カキ水揚げ前年比4割減 市議会定例会で当局が現状説明 高水温の影響 漁業に影

▲ 海水温の上昇の影響が懸念される広田湾

 陸前高田市は28日の市議会定例会で、海水温の上昇に伴う市水産業の被害状況を示した。本年度の養殖カキ水揚げ量はむき身、殻付きともに前年比約4割減と大幅に落ち込む見込みで、本年度分の出荷を終えた広田湾産イシカゲ貝も減産した。ホタテは前年をやや下回り、ワカメは生育が遅れているといい、養殖漁業への高水温の影響が明らかになった。(高橋 信、2面に一般質問の主なやり取り)

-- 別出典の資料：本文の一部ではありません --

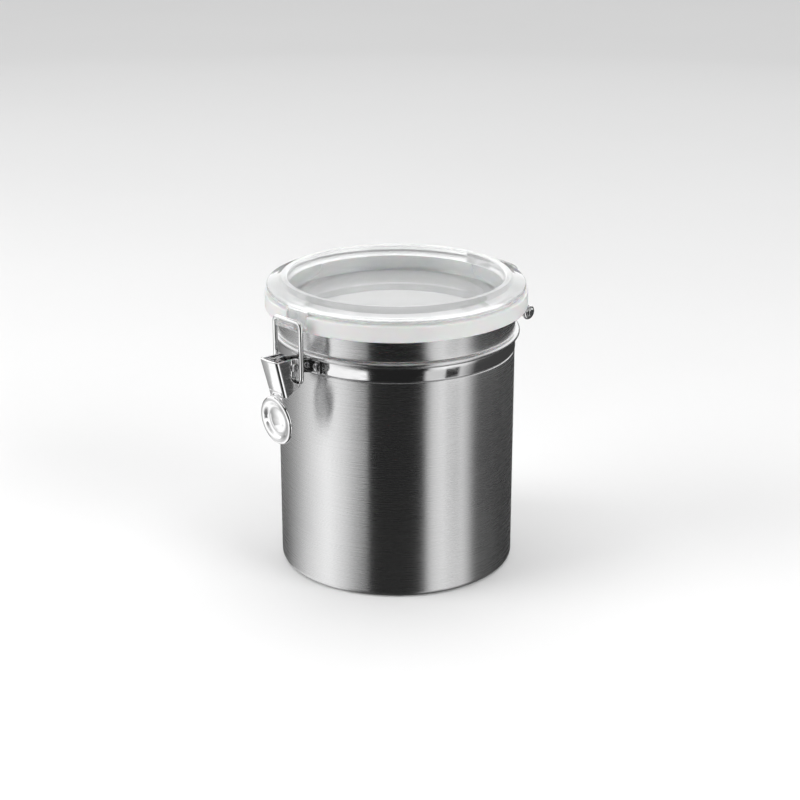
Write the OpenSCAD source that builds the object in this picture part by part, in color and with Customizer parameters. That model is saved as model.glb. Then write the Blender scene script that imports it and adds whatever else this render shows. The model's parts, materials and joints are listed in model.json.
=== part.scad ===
// Food canister with a clear clamp-down lid.
// Origin: centre of the flat base. +Z up, latch towards -Y, hinge towards +Y.

/* [Canister] */
// Outside diameter of the straight wall
body_d = 120; // [110:1:130]
// Height of the straight wall, up to the strap
shoulder_h = 112.7; // [80:0.1:160]
// Thickness of the steel wall
wall = 0.8; // [0.6:0.1:1]
// Outside radius where the wall meets the base
base_fillet = 3; // [2:0.5:5]

/* [Neck] */
// Width of the polished strap below the bead
strap_w = 6.6; // [6.4:0.1:6.8]
// How far the bead stands out of the wall
bead_out = 2.4; // [2.2:0.1:2.6]

/* [Lid] */
// How far the lid's lip stands out of the wall
lip_out = 5.1; // [5:0.1:5.4]
// How far the gasket's white band stands out of the wall
band_out = 6.1; // [6:0.1:6.2]
// Thickness of the floor of the lid's recess
lid_floor = 2.5; // [2:0.1:3]
// Rise of the lid above its underside
lid_rise = 6.2; // [6:0.1:7]

/* [Latch and hinge] */
// Diameter of the bail and link wire
wire_d = 2.4; // [2.2:0.1:2.5]
// Thickness of the pressed steel of the latch and brackets
sheet = 1; // [0.8:0.1:1]
// Width of the thumb tab
tab_w = 22.4; // [20:0.2:26]
// Height of the thumb tab
tab_h = 24.8; // [22:0.2:25]

/* [Hidden] */
$fn = 96;

// Canister profile
body_r = body_d / 2;
inner_r = body_r - wall;
groove_r = body_r - wall;
groove_z = [shoulder_h + 0.7, shoulder_h + 7.7];
bead_z = shoulder_h + 9.3;
bead_half = 1.4;
curl_r = 1.2;
curl_z = shoulder_h + 27.7;
curl_mid_r = body_r + 0.6;

// Strap, brackets and rivets
strap_r = groove_r + sheet;
strap_z0 = groove_z[0] + 0.2;
plate_r = strap_r + sheet;
latch_plate_half_w = 10.4;
hinge_plate_half_w = 14.6;
rivet_r = 1.2;
latch_spread = 7.3;
hinge_spread = 10.8;
rivet_z = strap_z0 + strap_w / 2;
rivet_head_h = 0.9;

// Latch, seen from the side as [y, z]
pivot = [-body_r - 12.6, shoulder_h + 6.3];
bail_pivot = pivot + [1.4, -7.5];
bail_bar_z = shoulder_h + 28.6;
bail_half_w = 9.5;
ear_x = 5.1 - sheet;
flange_x = 5.4;
pin_r = 1.5;
hole_gap = 0.08;
wire_r = wire_d / 2;
wire_bend = 2.4;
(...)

 海洋環境の変化に伴う漁業被害は、同日行われた市議会定例会の一般質問で、伊勢純議員(日本共産党)が取り上げた。「被害が長期にわたることが確実となってきた」とし、現時点の被害状況と今後の対応策を尋ねた。
 市によると、日本近海における平均海面水温の上昇は令和3年までの約100年間で1・19度上昇しているという。気象庁は、昨夏における三陸沖の海水温が水深300㍍地点で例年よりも約10度高かった観測結果を発表している。
 佐々木拓市長は「昨年の高水温は、地球温暖化以外にもスーパーエルニーニョ現象による海水温の上昇、黒潮続流の北上の影響が加わったという情報もある。広田湾でもこうしたことが要因となり、海水温が非常に高い状況であったと推定される」と述べた。
 そのうえで、広田湾漁協から聞き取りをした被害状況を報告。カキは身入り不良が多く、へい死が相次いでおり、水揚げ量は4年度(むき身約101㌧、殻付き約592万粒)の6割程度にとどまると説明した。
 広田湾産イシカゲ貝は昨年7~9月に水揚げし、数量は前年比30・3%減の58・6㌧。イシカゲ貝は高水温の影響を受けやすいとされ、へい死が大量発生した。
 殻付きホタテは4年度の約118㌧をやや下回る見通し。水揚げを控えるワカメは、高水温の影響で種の入荷が1カ月程度ずれ込んだため、生育が例年より遅れており、関係者が品質への影響を注視している。
 佐々木市長は「養殖水産物の水揚げ金額は、数量の減少に伴って単価が上昇しているものの、全体額は昨年度を下回ると予測している。当市には高水温による漁業被害を調査する研究機関がないため、引き続き、県との連携を密にして対応していきたい」と答えた。
 市は被害対策として、共済契約者に対する掛け金補助を実施している。市長は「引き続き、広田湾漁協などの関係機関と連携し、支援に努める。県に対しても掛け金補助を検討するよう強く働きかけたい」と述べた。